- Ajševica Location in Slovenia
- Coordinates: 45°56′51.22″N 13°41′37.04″E﻿ / ﻿45.9475611°N 13.6936222°E
- Country: Slovenia
- Traditional region: Slovenian Littoral
- Statistical region: Gorizia
- Municipality: Nova Gorica

Area
- • Total: 2.93 km^{2} (1.13 sq mi)
- Elevation: 83.7 m (274.6 ft)

Population (2002)
- • Total: 261

= Ajševica =

Ajševica (/sl/; Aisovizza) is a settlement in western Slovenia in the Municipality of Nova Gorica. It has a population of 261. It is closely linked to the nearby settlements of Kromberk and Loke, which together form a single district in the municipality of Nova Gorica, which is de facto one of the four suburbs of the town of Nova Gorica (together with Solkan, Rožna Dolina, and Pristava).
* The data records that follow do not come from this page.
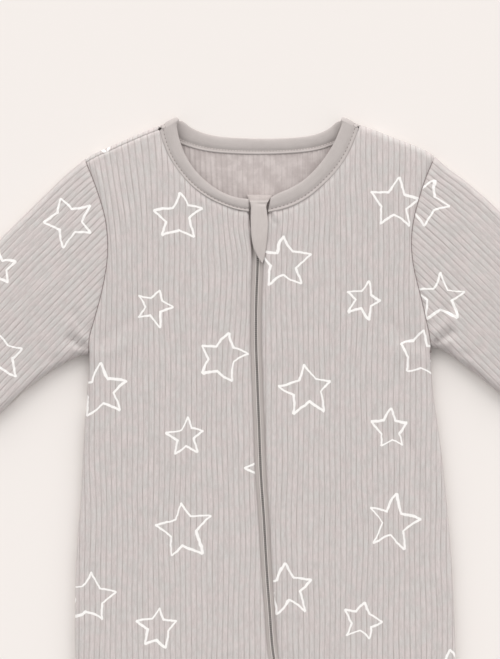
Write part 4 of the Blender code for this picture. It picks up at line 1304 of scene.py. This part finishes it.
sliderPull = metalPiece("sliderPull", [
    ([softBox(left, right, low, high, 1.6), eye], under, under + metalLook["pull"])], metalMaterial)
left, right, low, high = boxSides("zip_bottom_stop")
bottomStop = metalPiece("bottomStop", [
    ([softBox(left, right, low, high, 0.5)], loft - 2.4, loft - 0.5),
    ([softBox(left + 0.5, right - 0.5, low - 0.4, high + 0.4, 0.5)], loft - 2.6, loft - 0.9)], metalMaterial)

hemRuns = []
for sleeve in (sleeveLeft, sleeveRight):
    start, along, across, reach = sleeveFrame(sleeve)[:4]
    w = np.linspace(cuffLook["hemStart"], cuffLook["hemEnd"], 40)
    x = start[0] + along[0]*(reach - cuffLook["hem"]) + across[0]*w
    down = start[1] + along[1]*(reach - cuffLook["hem"]) + across[1]*w
    hemRuns.append(np.stack([x, down, topHeight(x, down, "sleeve") + 0.12], 1))
    hemRuns.append(np.stack([x, down, underHeight(x, down, "sleeve") + 0.15], 1))
hemStitches = setAlong("cuffStitches", hemRuns, stitchLook["hemPitch"], stitchLook["hemSize"], threadMaterial)
print("stitches and teeth made")

# table of pieces
stands = dict(
    ribbed_knit=[(frontLeft, "front_left"), (frontRight, "front_right"), (back, "back"),
                 (leftSleeve, "sleeve_left"), (rightSleeve, "sleeve_right")],
    plain_jersey=[(neckband, "neckband"), (guard, "zip_guard"), (soles[0][0], "sole_left"),
                  (soles[1][0], "sole_right")],
    zip_tape=[(tapes[0][0], "zip_tape_left"), (tapes[1][0], "zip_tape_right")],
    zip_teeth=[(zipTeeth, "zip_chain")],
    slider_metal=[(sliderBody, "zip_slider"), (sliderPull, "zip_pull"), (bottomStop, "zip_bottom_stop")])
for finish, group in stands.items():
    for piece, node in group:
        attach(piece, "root")
        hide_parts(node)
for piece, finish in ((bandStitches, "plain_jersey"), (backBandStitches, "plain_jersey"),
                      (hemStitches, "ribbed_knit"), (armholeSeamShade, "ribbed_knit"), (zipSlitShade, "zip_teeth")):
    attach(piece, "root")

print("table of pieces set")

# floor, light and camera
stageLook = dict(floor=(0.84, 0.80, 0.775), half=40.0, world=(1.0, 0.99, 0.98), worldStrength=0.59,
                 key=1.62, keyColour=(1.0, 0.985, 0.97), softness=52.0, lean=-61.0, swings=(-38.0, 32.0),
                 lens=100.0, sensor=36.0, camera=(-0.007, 0.1635, 1.349))
half = stageLook["half"]
floorMesh = bpy.data.meshes.new("floor")
floorCorners = [(-half, -half, 0), (half, -half, 0), (half, half, 0), (-half, half, 0)]
floorMesh.from_pydata(floorCorners, [], [(0, 1, 2, 3)])
floor = addObject("floor", floorMesh)
floorMaterial, _, floorShader = newMaterial("paleFloor", 0.9)
floorShader.inputs["Base Color"].default_value = (*stageLook["floor"], 1.0)
floorShader.inputs["Specular IOR Level"].default_value = 0.2
floorMesh.materials.append(floorMaterial)

sun = bpy.data.lights.new("keyLight", "SUN")
sun.energy = stageLook["key"]
sun.angle = math.radians(stageLook["softness"])
sun.color = stageLook["keyColour"]
for swing in stageLook["swings"]:      # two wide lights from above the neck, one from each side
    lamp = addObject("keyLight", sun)
    lamp.rotation_euler = (math.radians(stageLook["lean"]), 0.0, math.radians(swing))
world = bpy.data.worlds.new("studio")
bpy.context.scene.world = world
world.use_nodes = True
background = world.node_tree.nodes["Background"]
background.inputs["Color"].default_value = (*stageLook["world"], 1.0)
background.inputs["Strength"].default_value = stageLook["worldStrength"]

cameraData = bpy.data.cameras.new("mainCamera")
cameraData.lens = stageLook["lens"]
cameraData.sensor_width = stageLook["sensor"]
camera = addObject("mainCamera", cameraData)
camera.location = stageLook["camera"]
camera.rotation_euler = (0.0, 0.0, 0.0)      # straight down
bpy.context.scene.camera = camera
bpy.context.scene.view_settings.view_transform = "Standard"
print("stage, light and camera made")
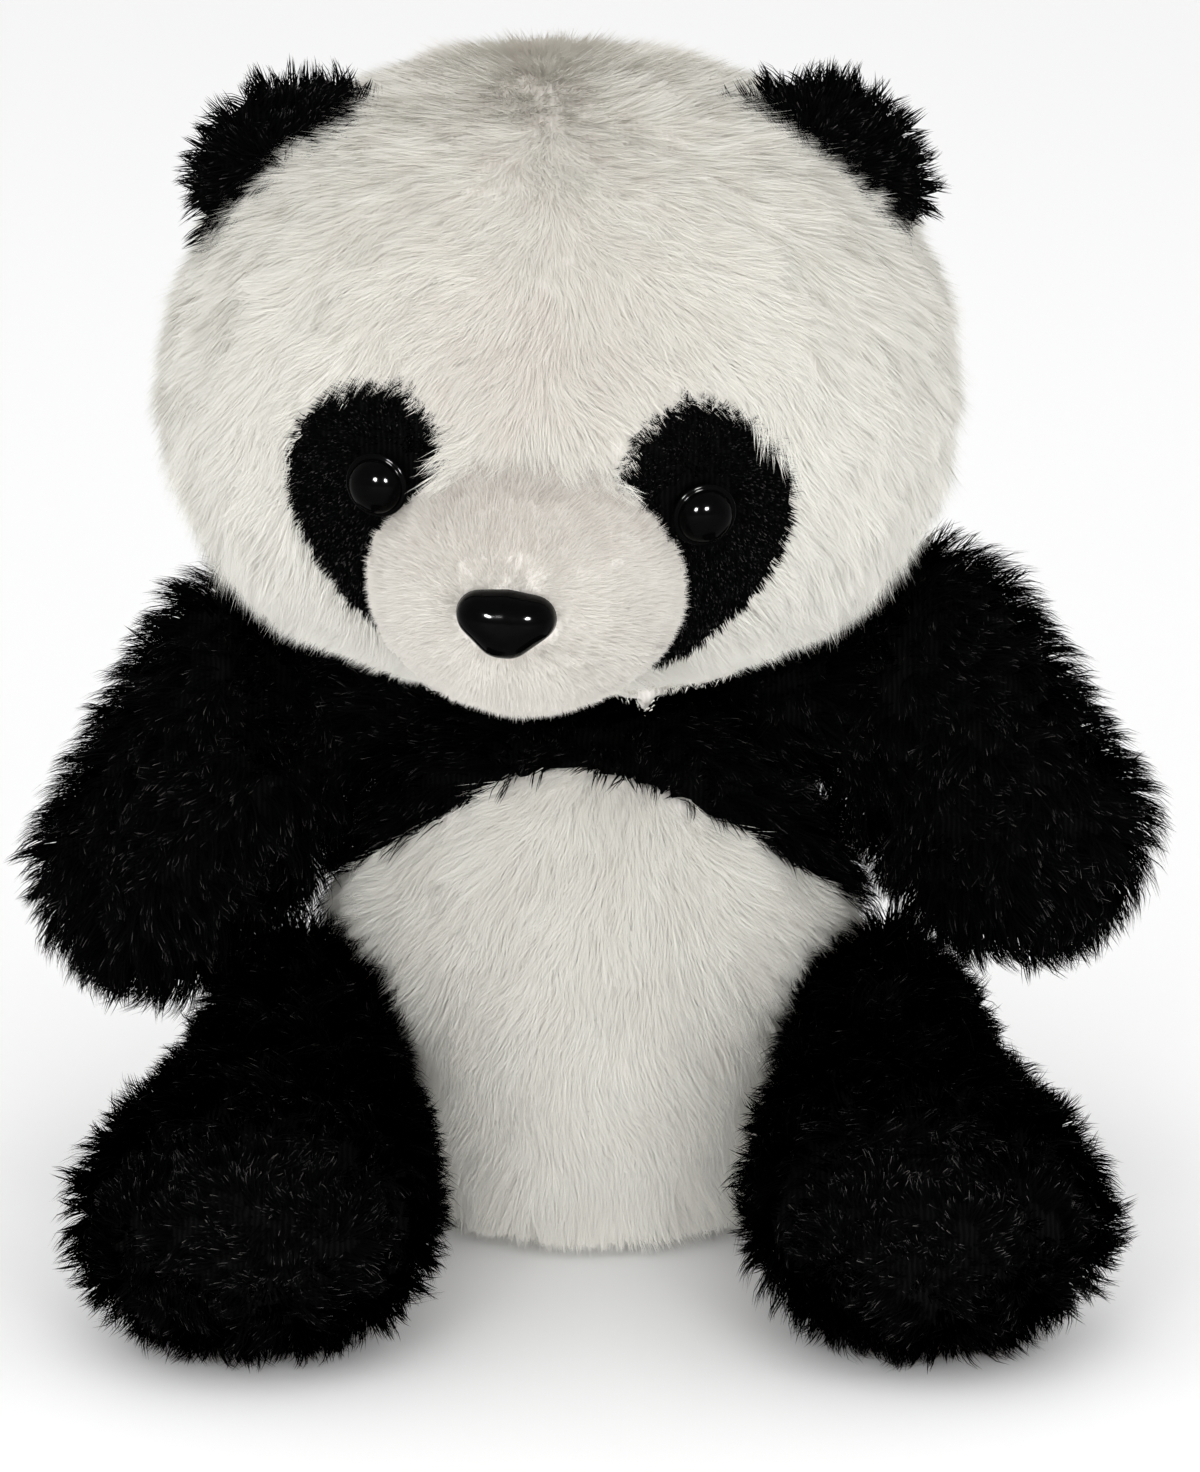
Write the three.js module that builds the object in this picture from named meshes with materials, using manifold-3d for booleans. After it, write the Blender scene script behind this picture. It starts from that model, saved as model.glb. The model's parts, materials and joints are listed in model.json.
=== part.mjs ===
// A sitting plush panda: pile fabric covers cut in panels, loose stuffing inside them,
// glossy safety eyes and nose held by washers. Millimetres, +Z up, the face looks along -Y.
// The origin is the middle of the flat seat, on the floor.
import * as THREE from 'three';
import { mergeVertices } from 'three/addons/utils/BufferGeometryUtils.js';
import Module from 'manifold-3d';

const wasm = await Module();
wasm.setup();

// ---- driving dimensions ----
const SEAM = 0.3; // gap between two panels along their seam
const COVER = 3; // backing cloth with its pressed pile
const FILL_GAP = 1.8; // between an arm's cloth and its stuffing, where the arm bends
const CLEARANCE = 0.8; // room between a moving part and its neighbour
const HEAD_ROOM = 5.5; // room between an arm and the head, which nods and turns over it
const FACET_ROOM = 0.6; // more room where coarse facets pass between their finest places
const LIFT_ROOM = 2; // room between an arm and a leg that lifts towards it

const HEAD = { centre: [-4.7, -7, 122.8], radii: [56.8, 48.5, 47.8], backSeam: 18 };
const FACE_TURN = -5; // degrees about Z, the face looks a little to -X
const FACE_ROLL = 5; // degrees about Y, the +X eye sits lower
const MUZZLE = { offset: [0.8, -36.3, -19.2], radii: [22.6, 24, 19.9] };
const EYE = { spacing: 43.8, shift: [-1.6, -7.5], radius: 4.5, rise: 3, lip: 0.6, shank: 2, length: 9 };
const NOSE = { width: 13.5, height: 9.4, depth: 5, shift: [-0.6, -2], shank: 2.4, length: 9 };
const NOSE_EDGE = 1; // radius of the nose button's soft edge
const WASHER = { radius: 6, bore: 0.4, thickness: 1.4, seat: 2.3, noseSeat: 3.5 };
const EAR = { offset: [36.5, -8, 30.5], tilt: 34, halfWidth: 15.5, height: 13, thickness: 6 };
const EAR_FOLD = 35; // degrees each way that the ear's root leaves room for

const NECK = { pivot: [-2, -2, 84], socket: 22, plug: 21, floor: 81, brim: 4 };
const TORSO = { y: 4, depthShare: 0.9, seatRadius: 27, seatPanel: 21, top: 80 };
const SIDE_SEAM = 10; // Y of the seam between the torso's front and back panels
// The seam under the chest band, from the middle outwards, and how far it leans to one side.
const BELLY_SEAM = { right: [[0, 70.5], [9, 68.5], [18.5, 63.5], [29, 56], [38, 46], [50, 28]], lean: -3 };
const BACK_ARCH = { radius: 39, centre: 27 };
const SHOULDER = { pivot: [36, 8, 75], face: 30.3, radius: 20.5, swing: [-10, 45] };
const HIP = { pivot: [36, -8, 21], lift: [0, 25] };
const SOLE = { front: 77, turn: 6 };
const PELLETS = { centre: [0, 8, 15], radii: [20, 16, 10], slit: 4 };

// Limbs of the +X side: places along the middle line, each with its half depth and half width.
const ARM = {
  line: [[20, 11, 77], [36, 9, 78], [45, 6, 75.5], [52, 1, 66], [61.8, -8, 50], [68, -12, 36]],
  halfSizes: [[16, 17], [17, 19], [16.5, 20], [15.5, 19], [14.5, 18.5], [13, 16]],
  caps: [0.1, 0.2],
  lean: -30,
};
const ARM_RAISE = { left: 0, right: 6 }; // how much higher each paw is held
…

It includes the hamlets of Parkovšče, Gmajna, and Mandrija.

==Geography==
Ajševica is a dispersed settlement in the low-lying Lijak Basin (Lijaško polje) to the east and on the slope of Panovec Hill to the west. Lijak Creek, which is subject to flash floods, rises northeast of the village from a spring on the slope of the Trnovo Forest Plateau (Trnovski gozd). Lijak Creek is fed by Globočnik Creek, which flows from Kromberk. There are springs with potable water in Gmajna. On the slopes to the southwest, toward Stara Gora, there are tilled fields, orchards, and vineyards.

==History==
Ajševica was bisected by the Morgan Line after the Second World War. In 1947, the upper course of Lijak Creek was regulated to prevent flooding. Water mains were installed in the village in 1965.